FACTS AND PROCEDURAL HISTORY

{¶ 2} Appellant is a real estate group that owns real property in Holmes and Coshocton counties. The properties are leased to farmers who use the land for agricultural purposes.

{¶ 3} On February 21, 2017, appellant filed a complaint against adjacent property owner Jerry Schonauer and John Does alleging trespass, conversion, a violation of R.C. 901.51, and negligence in reference to one of its properties located in Holmes County. Appellant claimed the defendants trespassed on its property and intentionally and/or recklessly and/or negligently removed trees, a cement wall, and a fence, and placed a pole barn on part of its property. On July 24, 2017, appellant filed a first amended complaint to include Sweet Breeze Farms as a party defendant and dropped its claim regarding the pole barn.

{¶ 4} The parties were referred to mediation, but mediation was unsuccessful. A jury trial commenced on December 12, 2018. The jury found in favor of appellees on all claims. The trial court journalized the decision via a journal entry filed January 23, 2019, and a judgment entry on verdict form and interrogatories filed February 4, 2019.

{¶ 5} Appellant filed an appeal and this matter is now before this court for consideration. Assignments of error are as follows:

I

{¶ 6} "THE TRIAL COURT ERRED IN NOT GRANTING A DIRECTED VERDICT IN FAVOR OF APPELLANT AS IT ESTABLISHED A PRIMA FACIE CASE OF TRESPASS TO LAND AND APPELLEES FAILED TO PRODUCE EVIDENCE REBUTTING THE TRESPASS TO LAND."

II

{¶ 7} "THE TRIAL COURT ERRED IN NOT ISSUING A JUDGMENT NOTWITHSTANDING THE VERDICT AS THE JURY'S VERDICT WAS AGAINST THE MANIFEST WEIGHT OF THE EVIDENCE."

I

{¶ 8} In its first assignment of error, appellant claims the trial court erred in not granting it a directed verdict as it established a trespass to land. We disagree.

{¶ 9} First, we note appellant never made a motion for a directed verdict and did not bring any arguments to the trial court's attention in that regard. While this court has held that a trial court may "grant a directed verdict sua sponte," it is certainly not required to do so. Parrot v. Spring Industries, Inc., 5th Dist. Tuscarawas No. 90AP050039, 1991 WL 64871, *5 (Apr. 24, 1991), citing Gibbons v. Price, 33 Ohio App.3d 4, 514 N.E.2d 127 (8th Dist.1986), paragraph two of the syllabus. A trial court does not err as a matter of course in failing to grant a motion that was never made.

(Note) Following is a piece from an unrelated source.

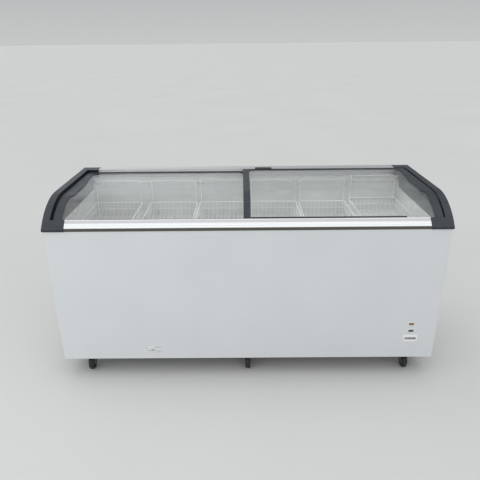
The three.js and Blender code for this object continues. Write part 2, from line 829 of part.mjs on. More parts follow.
// ---- assembly ----
frontPanel();
sidePanel("left_side_panel", -1);
sidePanel("right_side_panel", 1);
rearPanel();
machineGrille();
base();
innerTub();
trimStrips();
insulation();
evaporatorCoil();
endFrame("left_end_frame", -1);
endFrame("right_end_frame", 1);
frontRail();
rearRail();
slidingLid("left_lid", lowerTrack, -1, [-12, 16]);
slidingLid("right_lid", upperTrack, 1, [-16, 16]);
basketCentres.forEach((x, i) => basket(`basket_${i + 1}`, x, i === raisedBasket ? raisedBy : 0));
controls();
refrigeration();
for (const [row, y] of [
  ["front", -casterY],
  ["rear", casterY],
]) {
  ["left", "middle", "right"].forEach((place, i) => caster(`${row}_${place}_caster`, casterX[i], y));
}

export default freezer;
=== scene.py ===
import math

import bmesh
import bpy
from mathutils import Matrix, Vector


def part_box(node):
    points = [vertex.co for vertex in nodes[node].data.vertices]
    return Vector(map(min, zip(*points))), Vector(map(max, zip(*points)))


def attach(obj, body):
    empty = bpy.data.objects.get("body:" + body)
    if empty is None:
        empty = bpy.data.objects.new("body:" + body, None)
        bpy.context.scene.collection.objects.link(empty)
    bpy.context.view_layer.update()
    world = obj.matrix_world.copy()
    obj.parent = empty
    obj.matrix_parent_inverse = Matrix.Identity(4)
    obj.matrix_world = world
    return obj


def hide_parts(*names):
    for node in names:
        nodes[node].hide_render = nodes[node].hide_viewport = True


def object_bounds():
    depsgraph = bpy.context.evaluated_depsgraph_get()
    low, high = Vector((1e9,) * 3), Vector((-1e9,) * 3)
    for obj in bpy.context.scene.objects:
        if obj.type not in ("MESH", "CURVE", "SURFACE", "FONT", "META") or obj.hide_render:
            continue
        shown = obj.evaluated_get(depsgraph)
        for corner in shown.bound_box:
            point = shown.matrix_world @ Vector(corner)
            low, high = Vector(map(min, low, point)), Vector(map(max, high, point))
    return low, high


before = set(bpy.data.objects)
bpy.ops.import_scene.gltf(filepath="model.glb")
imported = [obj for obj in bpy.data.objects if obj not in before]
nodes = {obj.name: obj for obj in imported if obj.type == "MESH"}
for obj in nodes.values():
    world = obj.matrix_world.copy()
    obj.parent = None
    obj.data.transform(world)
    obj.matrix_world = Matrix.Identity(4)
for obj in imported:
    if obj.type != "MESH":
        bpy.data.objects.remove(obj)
cadLow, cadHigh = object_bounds()
scene = bpy.context.scene
print("frame loaded")


# camera, floor and lights
view = {"place": (-0.0219, -2.291, 1.5313), "down": 22.427, "roll": -0.553, "turn": 0.310, "lens": 36.08}

cameraData = bpy.data.cameras.new("camera")
cameraData.sensor_width = 36
cameraData.lens = view["lens"]
camera = bpy.data.objects.new("camera", cameraData)
scene.collection.objects.link(camera)
camera.matrix_world = (
    Matrix.Translation(view["place"])
    @ Matrix.Rotation(math.radians(view["turn"]), 4, "Z")
    @ Matrix.Rotation(math.radians(90 - view["down"]), 4, "X")
    @ Matrix.Rotation(math.radians(view["roll"]), 4, "Z")
)
scene.camera = camera
scene.view_settings.view_transform = "Standard"


def tone(red, green, blue):
    return tuple((c / 255) ** 2.2 for c in (red, green, blue)) + (1.0,)


def times(tree, first, second):
    node = tree.nodes.new("ShaderNodeMath")
    node.operation = "MULTIPLY"
    tree.links.new(first, node.inputs[0])
    tree.links.new(second, node.inputs[1])
    return node.outputs[0]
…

{¶ 10} Civ.R. 50(A) governs motion for a directed verdict and states a trial court shall grant the motion if, "after construing the evidence most strongly in favor of the party against whom the motion is directed, finds that upon any determinative issue reasonable minds could come to but one conclusion upon the evidence submitted and that conclusion is adverse to such party." Our standard of review of the trial court's decision presents a question of law and therefore our review is de novo. Shadle v. Morris, 5th Dist. Stark No. 2012CA00073, 2013-Ohio-906. In this case, there is no trial court decision to review. We are reviewing the absence of a decision.

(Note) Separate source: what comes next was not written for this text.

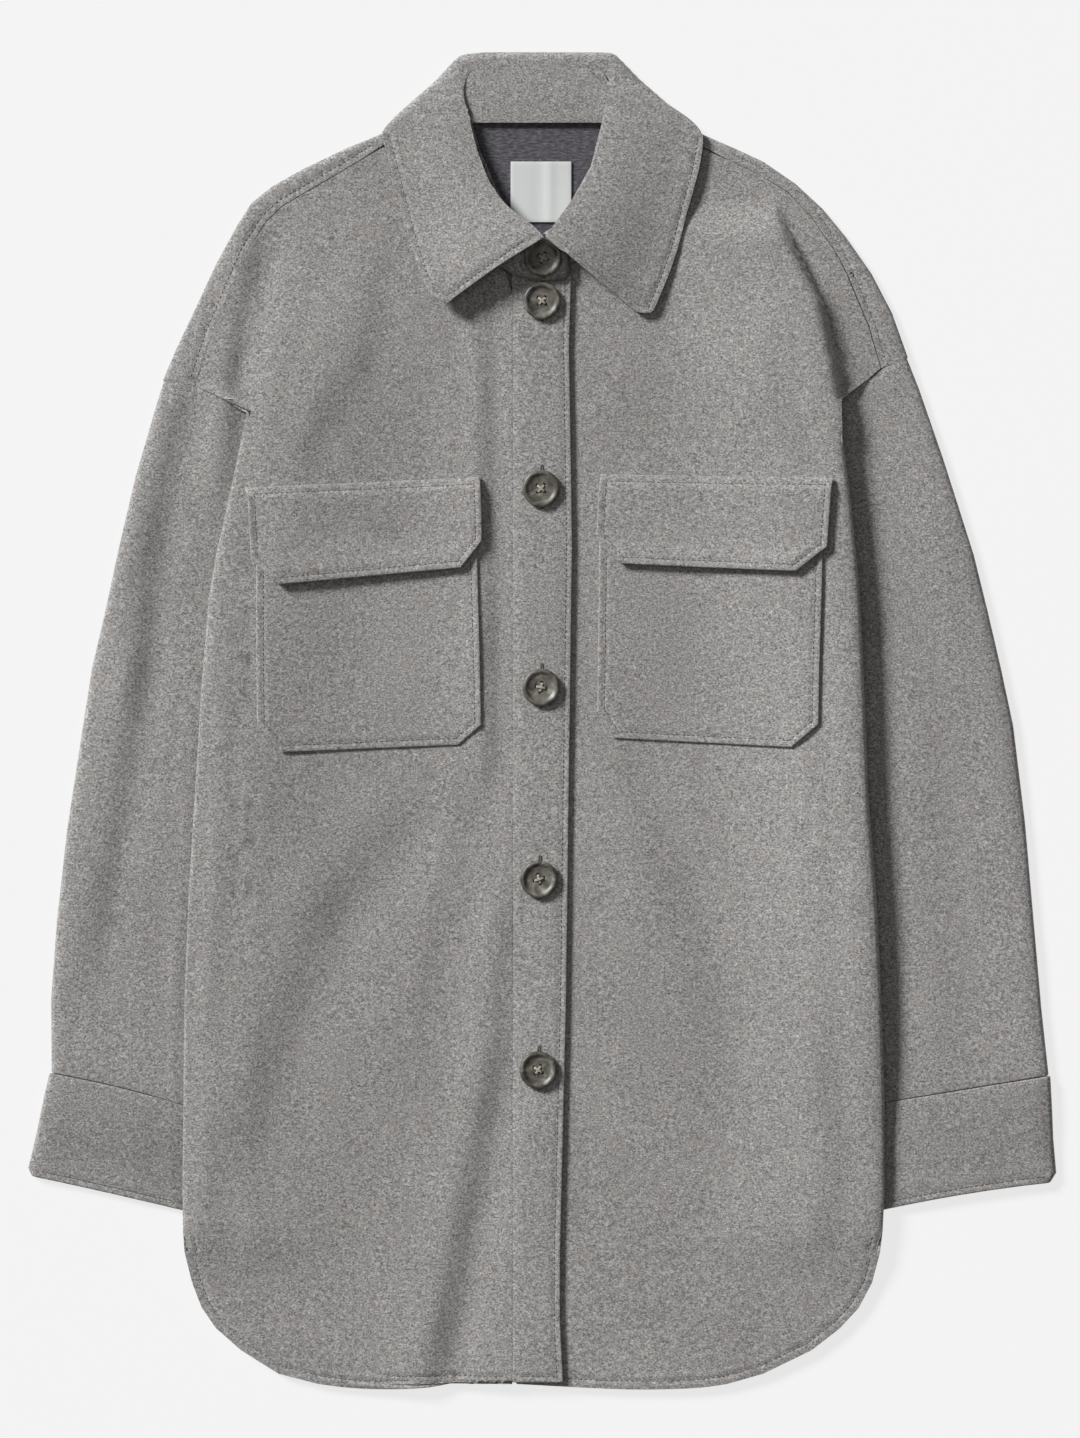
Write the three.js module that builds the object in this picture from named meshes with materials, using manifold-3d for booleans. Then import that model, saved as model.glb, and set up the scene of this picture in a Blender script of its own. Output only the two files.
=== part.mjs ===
// A long wool shirt-jacket laid flat on its back: millimetres, +Z up, +Y towards the collar.
// Image-left is -X, which is the wearer's right side.
import * as THREE from 'three';
import Module from 'manifold-3d';
import { mergeVertices } from 'three/addons/utils/BufferGeometryUtils.js';

// Driving dimensions
const ply = 2.2; // wall of the wool cloth
const seamGap = 0.3; // between pieces at a seam
const layerGap = 0.4; // between cloths that lie on each other
const doublePly = 2 * ply + layerGap; // front and back laid on each other
const sleevePly = 2.0;
const sleeveHeight = 5.6;
const cuffHeight = 6;
const tuckedHeight = 4.5; // sleeve's inner edge, where the body lies on it
const tuckLift = 4.9; // how far that edge lifts the body's side
const yokeLiftShare = 0.5; // the yoke's underside follows the folds of the front this much
const foldClearance = 0.95; // more room between front and yoke round the soft folds
const tuckDepth = 14; // sleeve's inner edge lies this far under the body
const placketPly = 2.6;
const placketInner = -19.1;
const frontInner = placketInner - seamGap;
const underlapEdge = -16;
const patchPly = 1.6; // pockets and flaps
const pocketEase = 0.6; // room under a pocket's outer side, where the front rises
const flapStandOff = 0.9; // a flap's lower edge stands off the pocket by this much more
const buttonRadius = 12;
const buttonHeight = 3.6;
const holeRadius = 1.1;
const holePlace = 2.3; // each hole's distance from the button's axis, along x and y
const standPly = 2;
const standCrown = 0.4; // the stand bulges a little at the back of the neck
const sideSeamEnd = -330; // the hem's curve starts below this
const armpit = 190;
const hemStep = 0.4; // rows lie this far above their height, clear of the hem row
const hemShare = 0.9; // the hem row runs over this share of the hem's straight part

// Half outline of the body by height: left and right sides, and above the armpit the soft folds
const bodySides = [
  { y: -424.5, left: -143, right: 118 },
  { y: -418, left: -168, right: 141 },
  { y: -403, left: -192, right: 172 },
  { y: -389, left: -208, right: 190 },
  { y: -376, left: -217, right: 202 },
  { y: -360, left: -223.2, right: 210.4 },
  { y: -340, left: -227.8, right: 215.4 },
  { y: -326, left: -228.8, right: 217 },
  { y: -300, left: -229.1, right: 218.3 },
  { y: -242, left: -228.5, right: 218 },
  { y: -180, left: -227.8, right: 215.6 },
  { y: -115, left: -225.3, right: 212.6 },
  { y: -50, left: -221.3, right: 207.4 },
  { y: 12, left: -217.6, right: 205 },
  { y: 76, left: -212.5, right: 202 },
  { y: 106, left: -207.4, right: 199.4 },
  { y: 139, left: -199.9, right: 196.2 },
  { y: 178, left: -191.7, right: 191 },
  { y: 207, left: -186.4, right: 188.2 },
  { y: 240, left: -181.8, right: 181.2 },
  { y: 266, left: -176.6, right: 176 },
  { y: 300, left: -168.5, right: 161.8 },
  { y: 318, left: -151.7, right: 150 },
];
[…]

{¶ 11} As more fully discussed in Assignment of Error II, a review of the evidence submitted establishes reasonable minds could differ on the issue of whether there was an actual trespass. Each side presented evidence that they owned the property in question that contained the trees removed by appellees. A directed verdict sua sponte would not have been proper.

{¶ 12} Upon review, we find the trial court did not err in failing to sua sponte grant a directed verdict to appellant on its trespass claim.

{¶ 13} Assignment of Error I is denied.

II

{¶ 14} In its second assignment of error, appellant claims the trial court erred in not issuing a judgment notwithstanding the verdict ("JNOV") as the jury's verdict was against the manifest weight of the evidence. We disagree.

{¶ 15} First, as in the motion for a directed verdict, appellant never filed a motion for JNOV. In Pariseau v. Wedge Products, Inc., 36 Ohio St.3d 124, 127, 522 N.E.2d 511 (1988), the Supreme Court of Ohio discussed the standard of review on a motion for JNOV as follows:

"The test to be applied by a trial court in ruling on a motion for judgment notwithstanding the verdict is the same test to be applied on a motion for a directed verdict. The evidence adduced at trial and the facts established by admissions in the pleadings and in the record must be construed most strongly in favor of the party against whom the motion is made, and, where there is substantial evidence to support his side of the case, upon which reasonable minds may reach different conclusions, the motion must be denied. Neither the weight of the evidence nor the credibility of the witnesses is for the court's determination in ruling upon either of the above motions." Posin v. A.B.C. Motor Court Hotel (1976), 46 Ohio St.2d 271, 275, 74 O.O.2d 427, 430, 344 N.E.2d 334, 338. (Additional citations omitted.)

{¶ 16} Appellate review of a ruling on a motion for JNOV is de novo. Midwest Energy Consultants, L.L.C. v. Utility Pipeline, Ltd., 5th Dist. Stark No. 2006CA00048, 2006-Ohio-6232.

{¶ 17} Under a directed verdict standard, we found reasonable minds could differ on the issue of whether there was an actual trespass. Because our analysis is the same under a JNOV standard, we find the granting of a JNOV would have been improper.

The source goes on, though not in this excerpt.